Matando periodistas

Por: Emma Aguado

Pocos lo saben, pero el reportero promedio vive así como casi todos en la actualidad: con poco recurso, rara vez se compra una casa o un coche de lujo, vive del crédito, con deudas y gastritis constantes. Cuando le va bien tiene computadora y a veces le alcanza para comprarse un celular medio inteligente que aguante salpicaduras de café caliente y rayones por caídas extremas. Sin embargo a cada asalto de sol cruza la puerta de su casa para salir de sus propias urgencias y se encuentra con las de otros, se mezcla entre la gente, embiste a los transeúntes con preguntas rebusconas, visita basureros, trepa cerros, espera horas bajo el sol, serpentea hasta llegar a la oficina del gobernador en turno, del líder de algo, del delegado de la oficina tal por cual. Son muchos, miles, los que en este país se arriesgan queriendo contar historias, queriendo que se haga justicia, porque creen que ni la patria ni la dignidad se venden, pero a esos los están desapareciendo. En México informar se ha vuelto una afrenta con la vida misma.

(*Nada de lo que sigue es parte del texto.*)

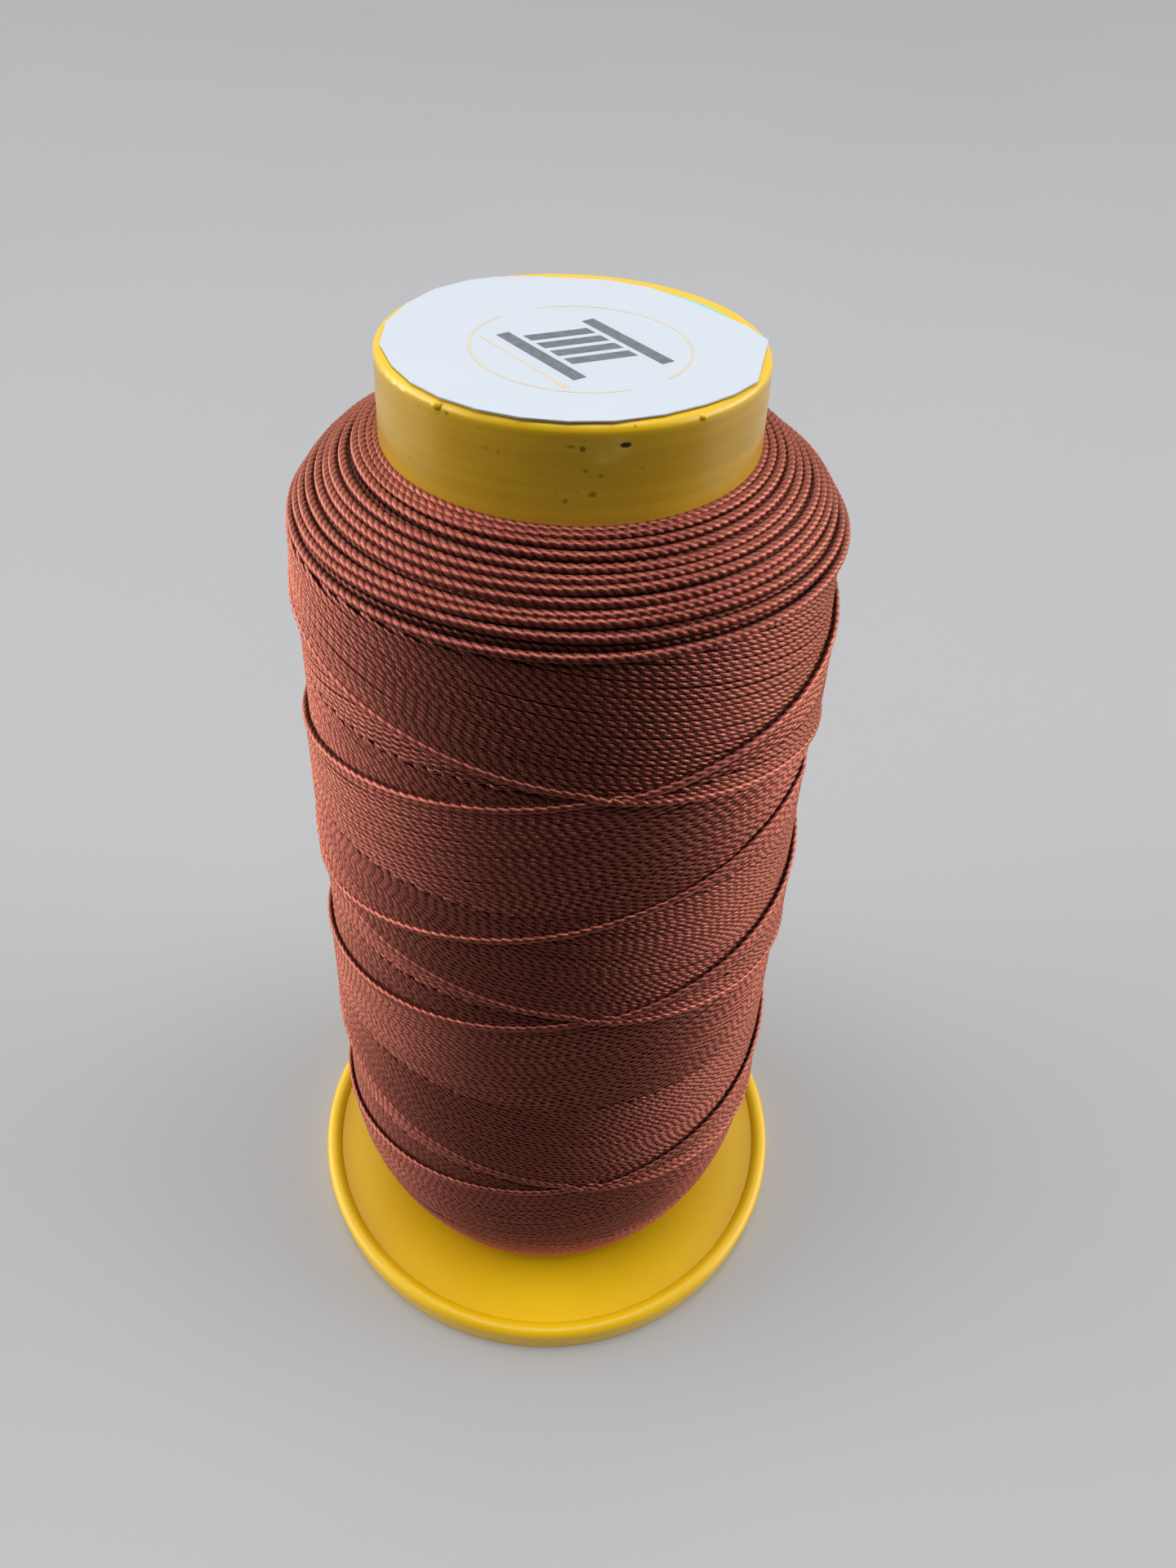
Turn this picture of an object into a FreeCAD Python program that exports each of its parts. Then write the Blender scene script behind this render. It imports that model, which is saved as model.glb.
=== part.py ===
"""A king spool of twisted thread: a hollow tapered barrel, pressed on a round base, wound full.

The spool stands on the XY plane, with its axis on Z and the origin at the middle of its foot.
Lengths are millimetres. Every size comes from the sheet "dimensions".
"""

import FreeCAD, Part
import math
import os
import Sketcher

DIMENSIONS = {
    # base flange
    "base_radius": 40.0,
    "foot_radius": 39.5,
    "bead_radius": 1.3,
    "deck_height": 4.2,
    "deck_thickness": 1.9,
    "skirt_thickness": 1.8,
    "foot_rounding": 0.4,
    "spigot_length": 12.0,
    "spigot_wall": 1.9,
    "boss_radius": 8.0,
    "boss_foot": 0.8,
    "boss_top": 16.2,
    "spindle_radius": 5.0,
    "spindle_lead_in": 0.8,
    "rib_thickness": 1.6,
    "rib_foot": 1.0,
    "rib_count": 6,
    # barrel
    "barrel_height": 147.3,
    "barrel_top_radius": 20.2,
    "barrel_foot_radius": 23.8,
    "barrel_wall": 2.0,
    "top_web": 2.2,
    "rim_rounding": 0.8,
    # thread
    "core_radius": 27.0,
    "core_top": 126.0,
    "wound_foot_radius": 26.2,
    "wound_foot_swell_radius": 30.9,
    "wound_foot_swell_height": 14.2,
    "belly_radius": 33.5,
    "belly_height": 29.0,
    "flank_radius": 32.5,
    "flank_height": 80.0,
    "shoulder_radius": 31.2,
    "shoulder_height": 129.8,
    "shoulder_swell_radius": 27.4,
    "shoulder_swell_height": 134.3,
    "neck_height": 138.4,
    "turn_thickness": 1.1,
    # labels
    "paper_thickness": 0.15,
    "under_label_radius": 17.6,
    "under_label_right": 0.8,
    "under_label_front": 0.6,
}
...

Todo empezó con Goyo, un reportero veracruzano cuyas condiciones de vida quedaron expuestas a raíz de su desaparición. El periódico en el que trabajaba no podía pagarle lo suficiente, mucho menos brindarle protección y no pudieron evitar que sus restos aparecieran en una horrible fosa. Goyo se convirtió en el símbolo de la lucha cotidiana del reportero provinciano que se expone diariamente para tener información de primera mano. Es el que pide aventones, usa grabadoras pegadas con diurex, desayuna a las diez de la noche, se olvida de familia y trabaja domingos en madrugada a cambio de un salario de risa, a cambio de su propia vida.

Cierto que la gente está decepcionada de la prensa, cierto que muchos están vendidos al gobierno, a los poderes fácticos, a los criminales, cierto que cuando no están vendidos se entregan al miedo o a la línea editorial. Pero aún quedan muchos que entienden el periodismo de otra manera, que están contando las historias de los que no tienen voz y sus desafíos exponen la podredumbre en la que estamos enfangados.

Goyo es el pretexto del movimiento Prensa, no disparen. Hartos de ver morir a nuestros compañeros nos reunimos en el Ángel de la Independencia el pasado domingo con el fin de exigir garantías para nuestro trabajo. Compartimos historias, no ya las de los otros, sino las propias, dejamos de escribir en tercera persona para hablar a título personal: el reportero levantado, el periodista amenazado, el comunicador amordazado. Es una buena noticia encontrar a un gremio más unido, activista, pero habría que preguntarse cómo fortalecer esta red más allá de lo virtual, para dar efectiva protección a periodistas de medios con poca influencia nacional, fácilmente señalados aunque intenten camuflarse en el anonimato, sin olvidar nunca que la protección a periodistas implica la aplicación correcta de la ley y sobre todo del cobijo de la sociedad.